Различие видно и в ассортименте. Первые годы Торгсина пришлись на массовый голод, когда миллионы людей умирали. В то время 80% товаров, которые продавали Торгсины, составляло продовольствие — мука, хлеб, крупа, сахар, растительное масло. Люди меняли валютные ценности на продукты, необходимые для выживания. Доля импортных товаров в Торгсине была незначительной, государство не хотело тратить валюту на снабжение населения. «Березка» же продавала импортный ширпотреб: финские пальто, австрийские сапоги, японские магнитофоны и приемники. Торгсин был знаком большой беды, а «Березка» — фарсом номенклатурного социализма. 

 

— Торгсин выглядит максимально цинично: сначала в результате все возрастающих государственных заготовок люди остаются без хлеба, а потом они этот хлеб покупают, отдавая последнее, буквально снимая нательный крестик.

— Конечно, с точки зрения отношения государства к своему населению, это цинично. Но с экономической точки зрения Торгсин представляет успешную крупномасштабную рыночную операцию, которая позволила оплатить значительную часть валютных трат государства в период форсированной индустриализации. 

Как государство получало доход от Торгсина? Ценности у населения покупало по ценам значительно ниже цен мирового рынка на драгоценные металлы и камни. А товары — муку, крупу, сахар и прочее — продавало по ценам выше советских экспортных цен того времени. На Западе в это время был экономический кризис, и цены на продовольственные товары и сельскохозяйственное сырье резко упали, а внутри страны был голод. Этот голодный спрос позволял государству повышать цены. Самые высокие цены на продовольствие в Торгсине были именно во время массового голода 1932–1933 годов. 
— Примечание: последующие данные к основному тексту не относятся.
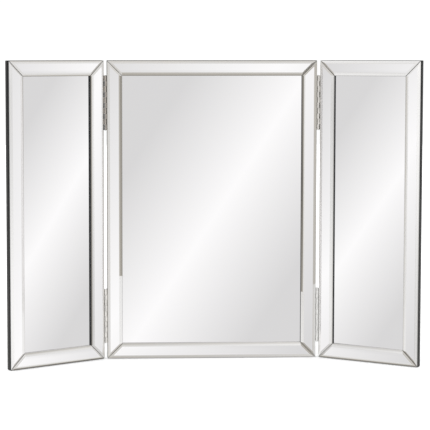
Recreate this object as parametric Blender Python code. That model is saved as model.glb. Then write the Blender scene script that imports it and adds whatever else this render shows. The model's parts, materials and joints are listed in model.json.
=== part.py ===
"""Tri-fold dressing-table mirror: a centre panel with a hinged wing on each side.

Every panel is a black painted board with a shallow pocket that holds a flat mirror plate. Four
mitred, bevelled mirror strips are bonded to the board's rim around the pocket, and overlap the
plate's edges. Two butt hinges with ten knuckles join each wing to the centre. Their leaves are
screwed to the facing board edges.

Frame: metres, +Z up, +X to the viewer's right, -Y towards the viewer. The origin is the middle
of the centre board's bottom face. At rest both wings are folded FOLD_ANGLE towards the viewer.
"""

import math

import bmesh
import bpy
from mathutils import Matrix, Vector

MM = 0.001

# Driving dimensions
HEIGHT = 533.4 * MM
CENTRE_WIDTH = 374.4 * MM
FOLD_ANGLE = math.radians(30.0)
FIT_GAP = 0.3 * MM

# Backing board, with a pocket in its front for the mirror plate
BOARD_THICKNESS = 9.0 * MM
BOARD_EASE = 0.8 * MM
POCKET_BORDER = 20.5 * MM

# Each wing is a little narrower than half the centre panel
WING_WIDTH = CENTRE_WIDTH / 2 - 1.2 * MM

# Mirror strips on the rim and the plate in the pocket, each on its own adhesive
GLASS_INSET = 0.5 * MM
STRIP_WIDTH = 27.0 * MM
STRIP_THICKNESS = 5.0 * MM
STRIP_EDGE_THICKNESS = 3.0 * MM
OUTER_BEVEL = 5.6 * MM
INNER_BEVEL = 6.0 * MM
MITRE_BEVEL = 3.5 * MM
PLATE_THICKNESS = 3.0 * MM
PLATE_ARRIS = 0.4 * MM
PLATE_SIDE_GAP = 0.5 * MM
PLATE_PROUD = 0.4 * MM
ADHESIVE_THICKNESS = 0.8 * MM
ADHESIVE_INSET = 4.0 * MM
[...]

В этом заключен парадокс. Торгсин считался предприятием социалистической торговли, но на деле в нем не было ни грана социализма. Торгсин был предприятием государственного капитализма, в нем правил «золотой телец».

 

— Можно ли в истории сталинской экономики, в истории индустриализации найти гендерное измерение?

— С ликвидацией новой экономической политики, уничтожением частного сектора, нэпа ухудшилась продовольственная ситуация в стране, резко обострился товарный дефицит. Первыми, кто на это отреагировал, были женщины. Ведь покупка продовольствия для семьи — это была женская забота. 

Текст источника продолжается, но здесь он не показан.